- Job -
How many lines in the listing below include the word "picture"? Answer with the number and nothing else.

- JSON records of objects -
==============================

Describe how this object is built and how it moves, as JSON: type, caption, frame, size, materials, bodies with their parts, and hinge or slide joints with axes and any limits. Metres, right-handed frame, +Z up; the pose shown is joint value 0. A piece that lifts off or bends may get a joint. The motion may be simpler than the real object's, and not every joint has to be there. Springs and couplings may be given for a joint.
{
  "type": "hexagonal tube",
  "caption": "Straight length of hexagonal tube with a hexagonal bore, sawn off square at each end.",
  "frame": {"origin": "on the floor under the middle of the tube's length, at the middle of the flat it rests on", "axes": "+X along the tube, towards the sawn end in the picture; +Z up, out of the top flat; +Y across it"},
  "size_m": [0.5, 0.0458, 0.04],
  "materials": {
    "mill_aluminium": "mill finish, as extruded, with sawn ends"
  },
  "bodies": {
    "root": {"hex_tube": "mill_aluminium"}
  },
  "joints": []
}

==============================

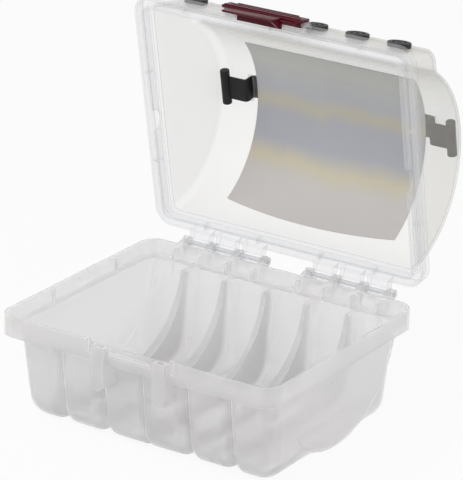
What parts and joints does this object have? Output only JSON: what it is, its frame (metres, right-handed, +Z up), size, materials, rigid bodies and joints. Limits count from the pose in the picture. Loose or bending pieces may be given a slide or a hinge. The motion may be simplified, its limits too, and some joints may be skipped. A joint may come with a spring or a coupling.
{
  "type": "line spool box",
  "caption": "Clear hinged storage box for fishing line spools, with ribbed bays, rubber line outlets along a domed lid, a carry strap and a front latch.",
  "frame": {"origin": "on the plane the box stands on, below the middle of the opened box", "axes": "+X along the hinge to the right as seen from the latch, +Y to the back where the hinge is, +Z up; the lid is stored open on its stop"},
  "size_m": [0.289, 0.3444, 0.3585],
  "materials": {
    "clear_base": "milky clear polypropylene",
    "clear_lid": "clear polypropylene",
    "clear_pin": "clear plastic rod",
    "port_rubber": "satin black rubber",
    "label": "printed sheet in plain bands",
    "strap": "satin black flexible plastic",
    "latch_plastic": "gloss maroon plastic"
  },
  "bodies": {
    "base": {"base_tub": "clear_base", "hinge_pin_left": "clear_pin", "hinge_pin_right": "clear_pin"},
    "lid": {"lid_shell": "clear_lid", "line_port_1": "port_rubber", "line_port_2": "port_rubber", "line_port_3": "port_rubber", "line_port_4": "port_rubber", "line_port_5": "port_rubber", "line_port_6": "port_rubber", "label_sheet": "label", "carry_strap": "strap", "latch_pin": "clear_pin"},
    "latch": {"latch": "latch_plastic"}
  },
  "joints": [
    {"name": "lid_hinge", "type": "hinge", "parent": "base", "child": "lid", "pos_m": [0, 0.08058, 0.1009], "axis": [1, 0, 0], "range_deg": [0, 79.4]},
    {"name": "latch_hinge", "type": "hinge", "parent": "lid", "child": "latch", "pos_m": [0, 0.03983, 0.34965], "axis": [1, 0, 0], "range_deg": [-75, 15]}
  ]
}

==============================

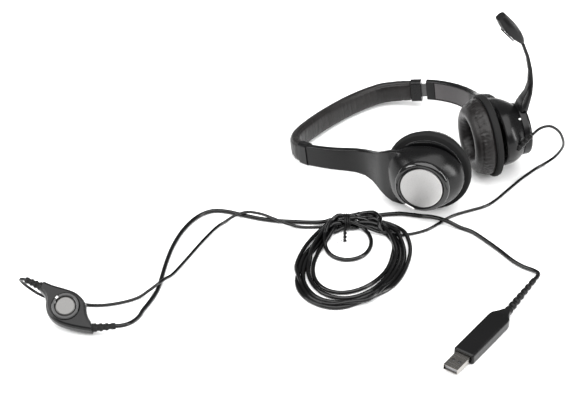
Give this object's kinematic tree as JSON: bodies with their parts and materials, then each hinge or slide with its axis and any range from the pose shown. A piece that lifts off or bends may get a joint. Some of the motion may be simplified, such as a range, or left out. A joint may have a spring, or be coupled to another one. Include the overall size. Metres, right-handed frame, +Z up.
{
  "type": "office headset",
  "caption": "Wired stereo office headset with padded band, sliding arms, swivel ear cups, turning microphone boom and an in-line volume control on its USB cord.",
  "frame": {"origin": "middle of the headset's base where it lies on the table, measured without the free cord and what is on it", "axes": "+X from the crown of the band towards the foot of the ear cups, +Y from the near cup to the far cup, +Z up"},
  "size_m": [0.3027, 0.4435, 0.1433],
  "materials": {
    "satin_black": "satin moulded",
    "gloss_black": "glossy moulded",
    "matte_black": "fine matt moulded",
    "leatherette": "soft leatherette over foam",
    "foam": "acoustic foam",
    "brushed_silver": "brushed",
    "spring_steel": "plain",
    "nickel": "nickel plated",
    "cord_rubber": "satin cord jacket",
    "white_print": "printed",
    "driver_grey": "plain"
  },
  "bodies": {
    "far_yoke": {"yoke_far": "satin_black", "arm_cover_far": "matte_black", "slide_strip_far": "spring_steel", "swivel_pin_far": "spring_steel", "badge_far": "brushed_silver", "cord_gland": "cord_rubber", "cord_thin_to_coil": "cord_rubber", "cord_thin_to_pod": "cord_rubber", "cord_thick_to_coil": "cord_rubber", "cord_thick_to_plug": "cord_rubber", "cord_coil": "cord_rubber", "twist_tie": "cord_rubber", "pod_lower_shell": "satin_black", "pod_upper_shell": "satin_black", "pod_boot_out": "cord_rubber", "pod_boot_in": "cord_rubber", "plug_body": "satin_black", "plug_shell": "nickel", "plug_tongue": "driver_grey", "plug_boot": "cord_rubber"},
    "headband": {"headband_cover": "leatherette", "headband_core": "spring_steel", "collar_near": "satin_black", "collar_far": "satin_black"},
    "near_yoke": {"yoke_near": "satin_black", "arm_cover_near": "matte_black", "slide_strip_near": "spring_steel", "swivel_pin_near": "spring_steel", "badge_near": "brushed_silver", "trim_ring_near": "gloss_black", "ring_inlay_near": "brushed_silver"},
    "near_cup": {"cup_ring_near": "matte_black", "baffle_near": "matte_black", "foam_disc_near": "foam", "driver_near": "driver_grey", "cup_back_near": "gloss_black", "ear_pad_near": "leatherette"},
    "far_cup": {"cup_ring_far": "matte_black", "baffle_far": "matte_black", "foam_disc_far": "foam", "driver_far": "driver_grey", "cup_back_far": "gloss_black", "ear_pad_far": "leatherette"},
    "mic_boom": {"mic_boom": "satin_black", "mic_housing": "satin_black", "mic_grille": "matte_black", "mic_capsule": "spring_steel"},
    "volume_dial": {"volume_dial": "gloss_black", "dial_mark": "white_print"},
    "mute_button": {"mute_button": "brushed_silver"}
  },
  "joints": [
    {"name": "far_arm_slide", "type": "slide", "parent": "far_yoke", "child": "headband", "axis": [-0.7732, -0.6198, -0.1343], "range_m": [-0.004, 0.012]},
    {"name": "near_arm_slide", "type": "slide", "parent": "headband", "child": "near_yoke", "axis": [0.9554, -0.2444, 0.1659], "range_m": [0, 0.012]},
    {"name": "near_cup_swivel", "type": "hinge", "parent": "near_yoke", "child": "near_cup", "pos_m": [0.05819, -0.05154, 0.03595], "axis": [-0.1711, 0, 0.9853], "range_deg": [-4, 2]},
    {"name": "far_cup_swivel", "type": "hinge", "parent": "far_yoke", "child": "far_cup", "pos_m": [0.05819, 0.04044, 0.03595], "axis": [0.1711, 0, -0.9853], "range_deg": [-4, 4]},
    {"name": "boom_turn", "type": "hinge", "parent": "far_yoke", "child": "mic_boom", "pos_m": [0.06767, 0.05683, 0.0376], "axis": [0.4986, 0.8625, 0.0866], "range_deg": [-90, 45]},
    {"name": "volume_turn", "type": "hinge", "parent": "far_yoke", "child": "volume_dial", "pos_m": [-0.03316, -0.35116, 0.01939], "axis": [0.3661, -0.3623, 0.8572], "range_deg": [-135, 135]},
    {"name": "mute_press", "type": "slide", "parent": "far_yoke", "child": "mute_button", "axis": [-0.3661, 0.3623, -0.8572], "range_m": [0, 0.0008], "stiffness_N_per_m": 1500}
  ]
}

==============================

- Correct result -
2